EXERCISE: Write the material out again, line by line, exactly as it is.

GIVEN INFORMATION:
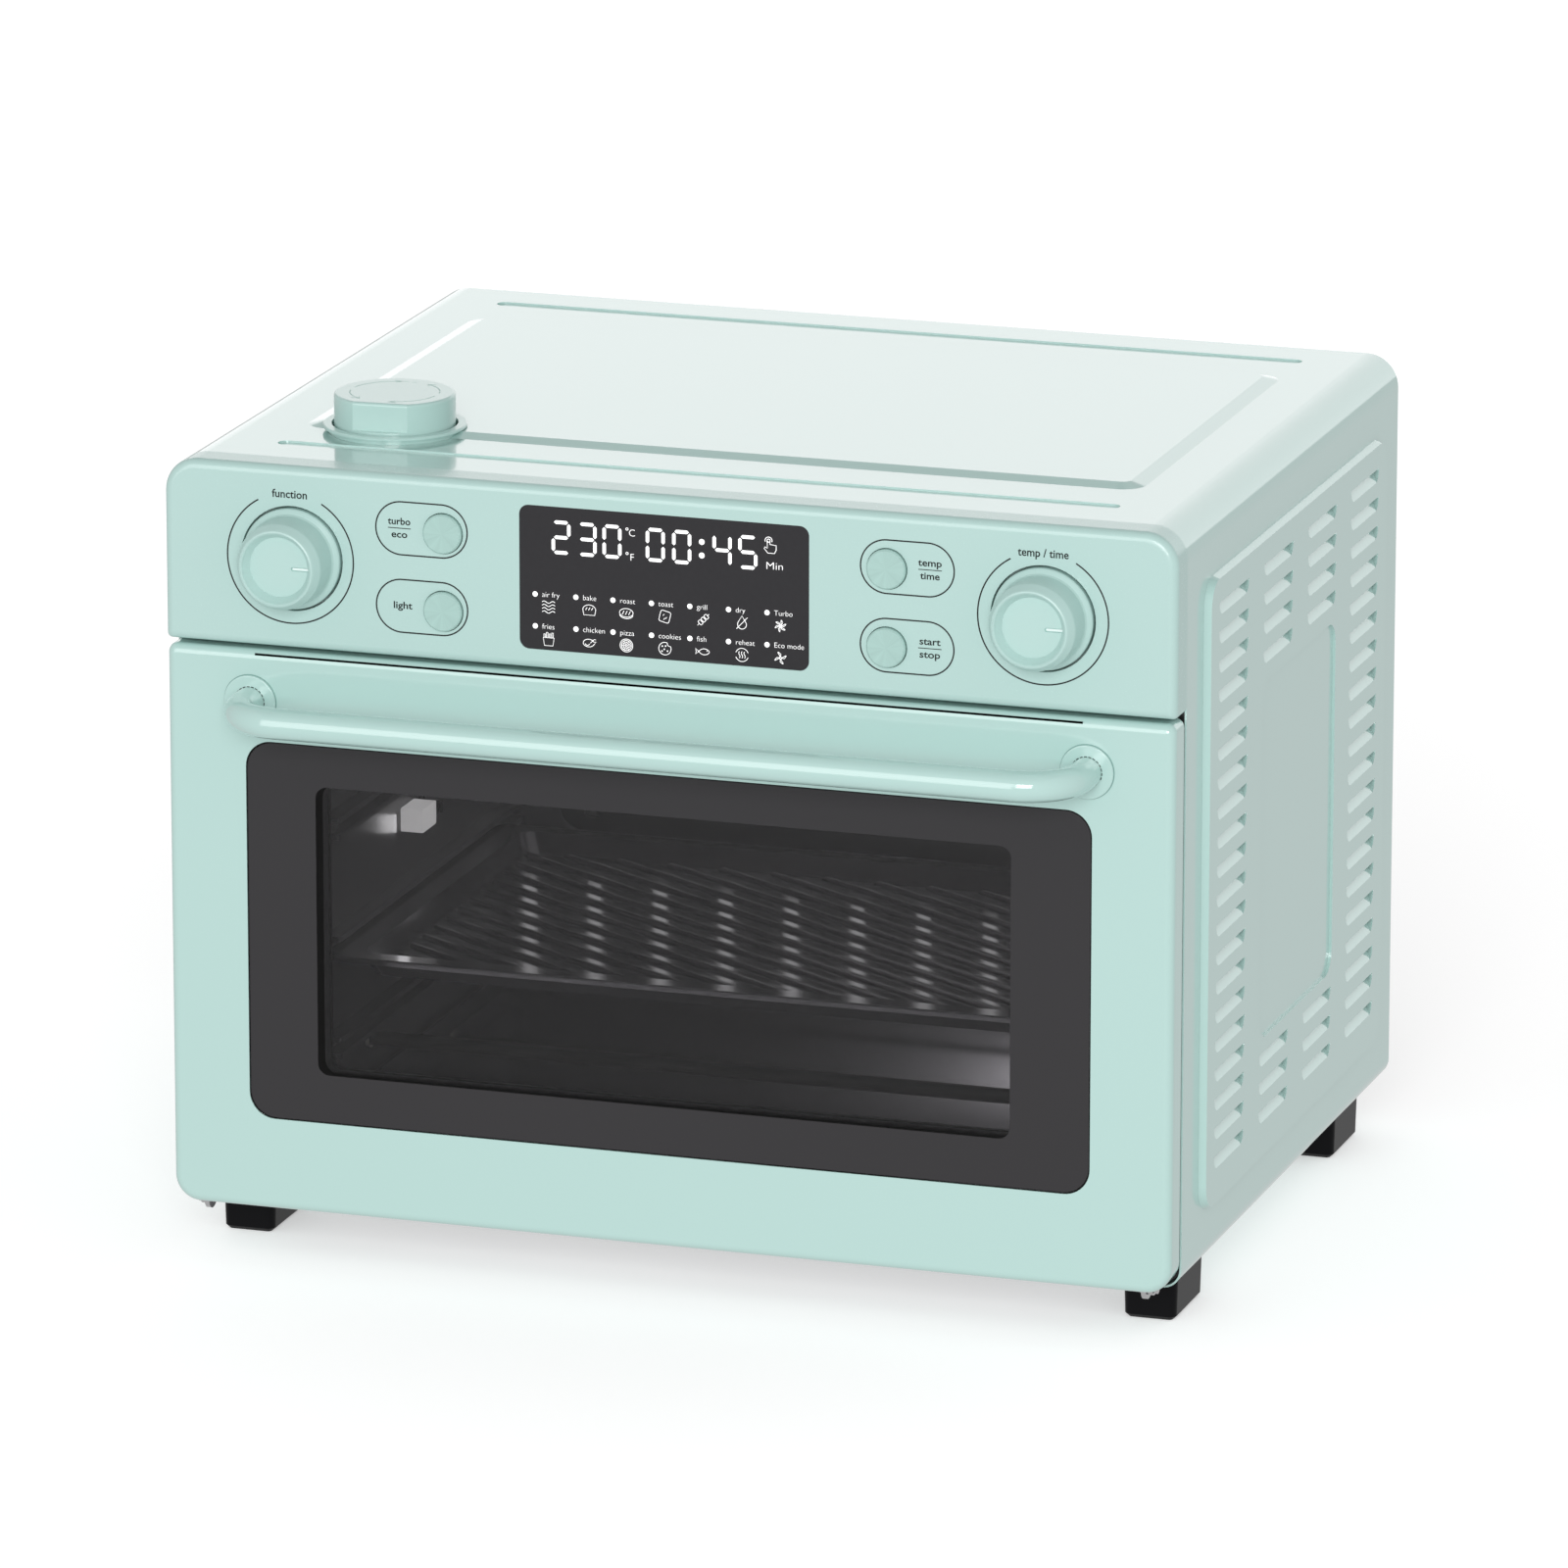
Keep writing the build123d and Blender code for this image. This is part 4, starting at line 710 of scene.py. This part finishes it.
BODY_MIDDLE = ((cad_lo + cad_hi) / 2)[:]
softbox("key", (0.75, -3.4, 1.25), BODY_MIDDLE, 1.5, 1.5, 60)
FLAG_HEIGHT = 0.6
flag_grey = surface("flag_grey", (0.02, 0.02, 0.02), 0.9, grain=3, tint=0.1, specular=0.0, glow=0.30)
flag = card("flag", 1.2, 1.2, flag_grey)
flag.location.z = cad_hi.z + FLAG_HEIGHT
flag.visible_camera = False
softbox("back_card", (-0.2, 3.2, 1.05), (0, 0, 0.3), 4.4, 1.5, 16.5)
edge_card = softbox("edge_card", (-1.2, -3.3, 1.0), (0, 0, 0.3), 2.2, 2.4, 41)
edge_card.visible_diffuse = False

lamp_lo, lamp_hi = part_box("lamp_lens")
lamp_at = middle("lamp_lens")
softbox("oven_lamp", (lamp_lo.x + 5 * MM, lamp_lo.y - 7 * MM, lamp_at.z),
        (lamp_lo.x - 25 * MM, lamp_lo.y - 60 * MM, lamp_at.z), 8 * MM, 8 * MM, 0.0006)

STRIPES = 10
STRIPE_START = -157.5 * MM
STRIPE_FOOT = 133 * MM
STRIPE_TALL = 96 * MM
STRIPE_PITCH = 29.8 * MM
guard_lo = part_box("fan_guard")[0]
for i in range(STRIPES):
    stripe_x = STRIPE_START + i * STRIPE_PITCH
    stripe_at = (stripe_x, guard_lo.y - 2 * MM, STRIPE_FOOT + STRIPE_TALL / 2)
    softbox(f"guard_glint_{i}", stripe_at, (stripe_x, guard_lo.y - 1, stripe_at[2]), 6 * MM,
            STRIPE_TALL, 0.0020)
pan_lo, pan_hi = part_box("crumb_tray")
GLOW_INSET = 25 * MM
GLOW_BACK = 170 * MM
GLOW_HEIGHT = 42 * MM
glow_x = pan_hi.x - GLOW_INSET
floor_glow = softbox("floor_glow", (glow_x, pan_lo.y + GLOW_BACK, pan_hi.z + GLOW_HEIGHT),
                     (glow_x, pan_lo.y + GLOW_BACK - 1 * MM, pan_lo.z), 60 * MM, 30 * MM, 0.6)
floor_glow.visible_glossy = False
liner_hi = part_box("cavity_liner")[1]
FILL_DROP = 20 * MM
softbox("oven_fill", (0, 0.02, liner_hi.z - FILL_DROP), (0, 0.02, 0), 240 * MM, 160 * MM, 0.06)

THE ANSWER:
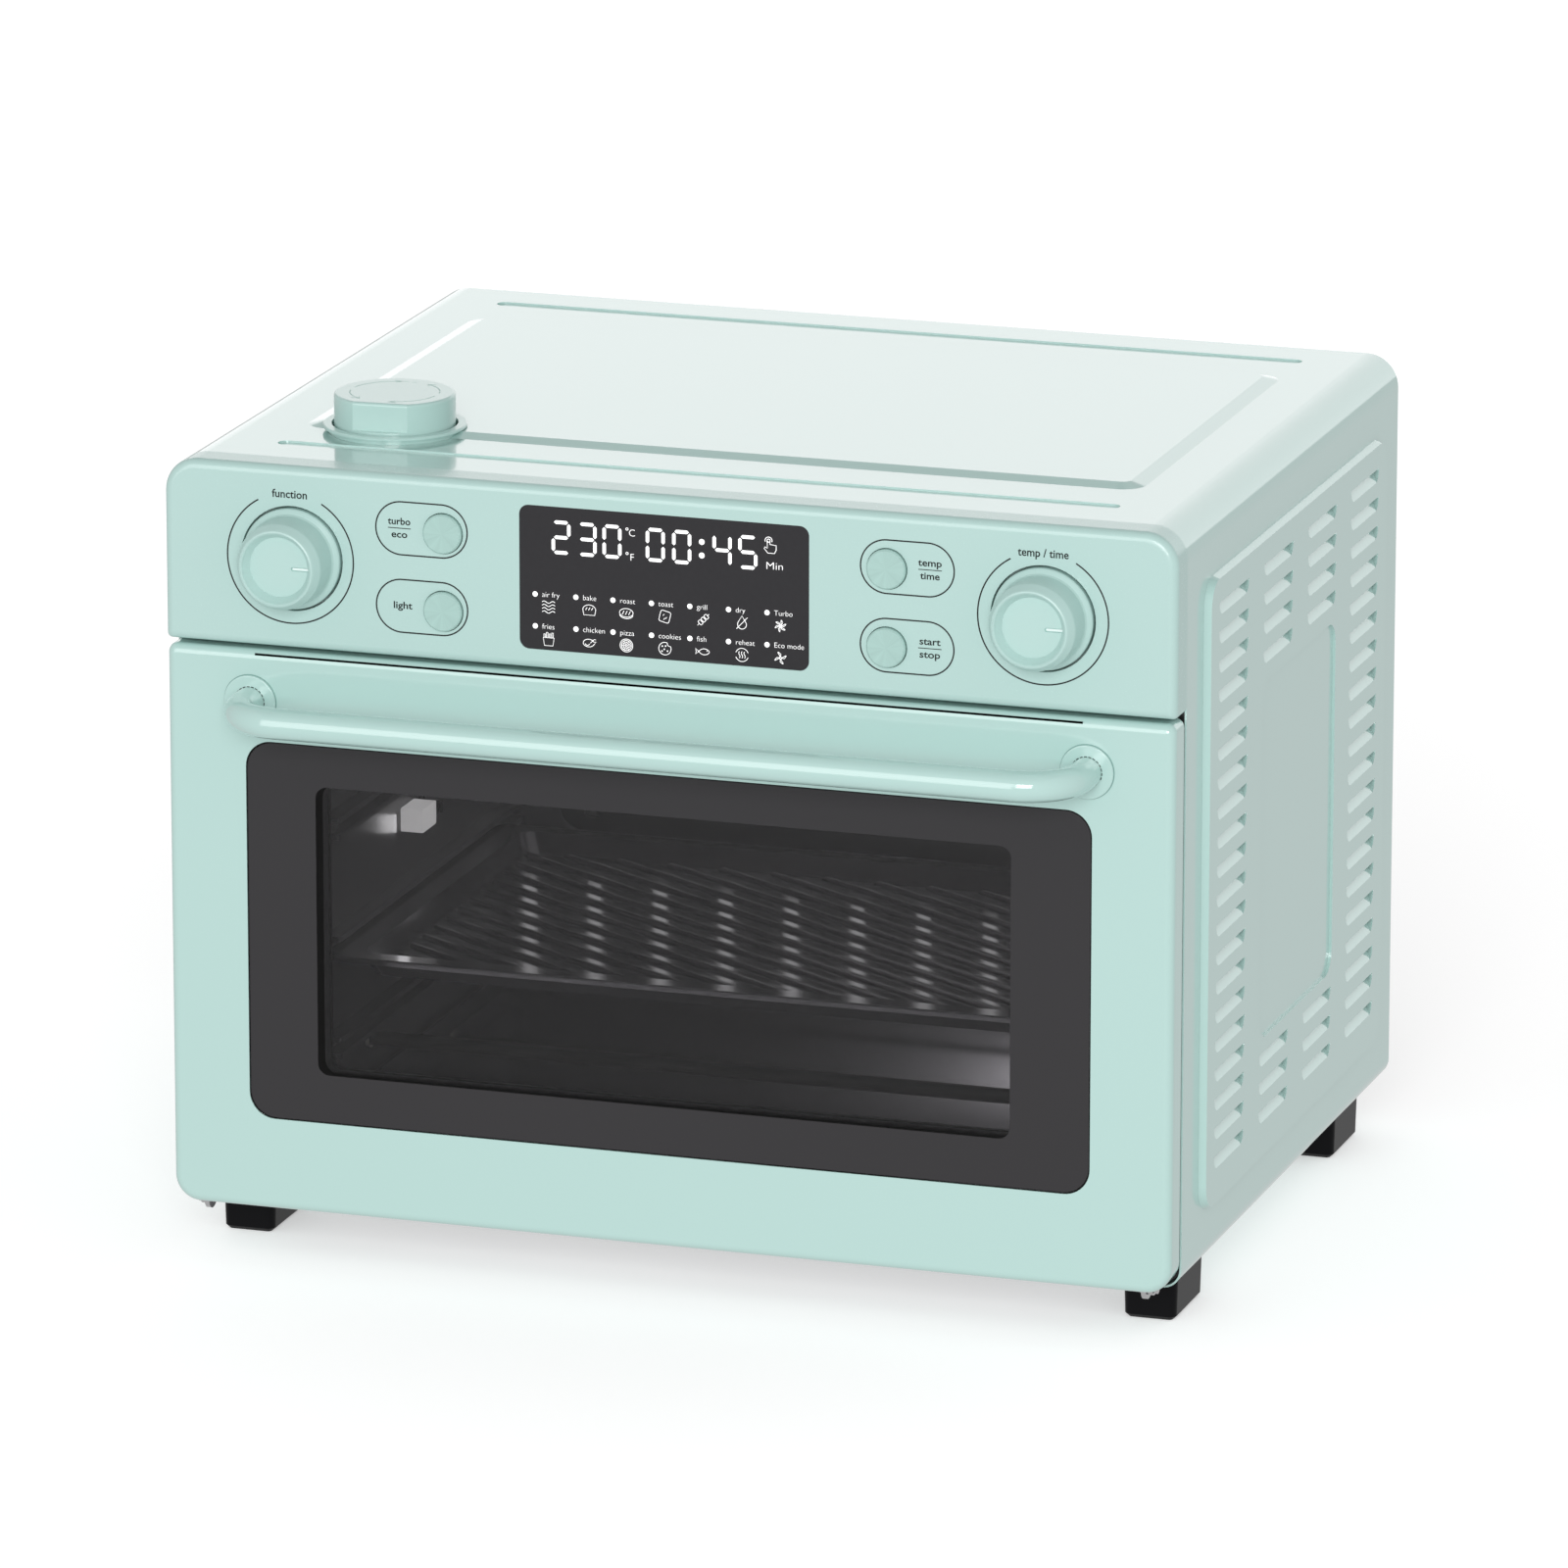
Keep writing the build123d and Blender code for this image. This is part 4, starting at line 710 of scene.py. This part finishes it.
BODY_MIDDLE = ((cad_lo + cad_hi) / 2)[:]
softbox("key", (0.75, -3.4, 1.25), BODY_MIDDLE, 1.5, 1.5, 60)
FLAG_HEIGHT = 0.6
flag_grey = surface("flag_grey", (0.02, 0.02, 0.02), 0.9, grain=3, tint=0.1, specular=0.0, glow=0.30)
flag = card("flag", 1.2, 1.2, flag_grey)
flag.location.z = cad_hi.z + FLAG_HEIGHT
flag.visible_camera = False
softbox("back_card", (-0.2, 3.2, 1.05), (0, 0, 0.3), 4.4, 1.5, 16.5)
edge_card = softbox("edge_card", (-1.2, -3.3, 1.0), (0, 0, 0.3), 2.2, 2.4, 41)
edge_card.visible_diffuse = False

lamp_lo, lamp_hi = part_box("lamp_lens")
lamp_at = middle("lamp_lens")
softbox("oven_lamp", (lamp_lo.x + 5 * MM, lamp_lo.y - 7 * MM, lamp_at.z),
        (lamp_lo.x - 25 * MM, lamp_lo.y - 60 * MM, lamp_at.z), 8 * MM, 8 * MM, 0.0006)

STRIPES = 10
STRIPE_START = -157.5 * MM
STRIPE_FOOT = 133 * MM
STRIPE_TALL = 96 * MM
STRIPE_PITCH = 29.8 * MM
guard_lo = part_box("fan_guard")[0]
for i in range(STRIPES):
    stripe_x = STRIPE_START + i * STRIPE_PITCH
    stripe_at = (stripe_x, guard_lo.y - 2 * MM, STRIPE_FOOT + STRIPE_TALL / 2)
    softbox(f"guard_glint_{i}", stripe_at, (stripe_x, guard_lo.y - 1, stripe_at[2]), 6 * MM,
            STRIPE_TALL, 0.0020)
pan_lo, pan_hi = part_box("crumb_tray")
GLOW_INSET = 25 * MM
GLOW_BACK = 170 * MM
GLOW_HEIGHT = 42 * MM
glow_x = pan_hi.x - GLOW_INSET
floor_glow = softbox("floor_glow", (glow_x, pan_lo.y + GLOW_BACK, pan_hi.z + GLOW_HEIGHT),
                     (glow_x, pan_lo.y + GLOW_BACK - 1 * MM, pan_lo.z), 60 * MM, 30 * MM, 0.6)
floor_glow.visible_glossy = False
liner_hi = part_box("cavity_liner")[1]
FILL_DROP = 20 * MM
softbox("oven_fill", (0, 0.02, liner_hi.z - FILL_DROP), (0, 0.02, 0), 240 * MM, 160 * MM, 0.06)